G&K Services, a uniform provider in Minneapolis, is training supervisors in best practices for labor relations, educating employees about the Employee Free Choice Act and listening to their opinions about workplace matters.
“We’re more proactive in talking about unions,” says David Dingee, G&K labor relations director. The company, which operates in the United States and Canada and employs 8,000, has a U.S. workforce that is 12 percent unionized.
It is trying to keep that level stable by “going the extra mile” to ensure positive employee relations, according to Dingee. The company conducts satisfaction surveys and allows workers to file complaints online.

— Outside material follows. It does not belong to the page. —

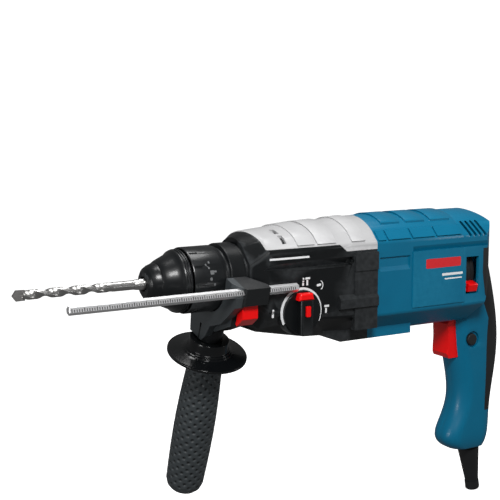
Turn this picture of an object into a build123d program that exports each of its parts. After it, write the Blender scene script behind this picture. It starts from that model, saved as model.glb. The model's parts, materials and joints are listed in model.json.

“We have ramped up our education and communication given that EFCA is more likely to pass,” Dingee says. “We hear them out when they have concerns. It’s a lot of common-sense stuff.”
Dingee says that the company “has a decent relationship” with its existing unions. But it doesn’t want to add to their numbers, a reality the Employee Free Choice Act likely would create. Currently, 7 percent of the U.S. private sector is unionized.
“I’m concerned about the bureaucracy [unions] bring—endless meetings, arbitration, more meetings, work-rule changes that they would want to put in place that would take away employers’ flexibility … [to] respond quickly to customer needs,” Dingee says.
For retail companies, a focus on good employee relations comes naturally because their business depends on customer service, according to Katherine Lugar, executive vice president for public affairs for the Retail Industry Leaders Association. Satisfied employees generate satisfied customers.
“While this has always been a principle, there’s a renewed focus on it,” Lugar says. “A happy workforce is the key to a union-free workforce.”
Most companies, however, are not inoculating against unions, according to several sources.
“The majority of employers are still in denial about the likelihood of significant pro-union legislation passing,” says Paul Myers, a partner at Strasburger & Price in Dallas.
But at the same time, more companies than ever are conducting town hall meetings with employees, taking stock of their mood via internal blogs and assessing pay levels.
“Many employers, where they never have before, are doing a better job of comparing their wages to the market or to organized employers,” Myers says.
The challenge is that the cost of surveying employees, analyzing pay levels and training managers can add up, especially during a recession.
“All of these things are expensive,” says John Toner, who is counsel at Seyfarth Shaw in Washington.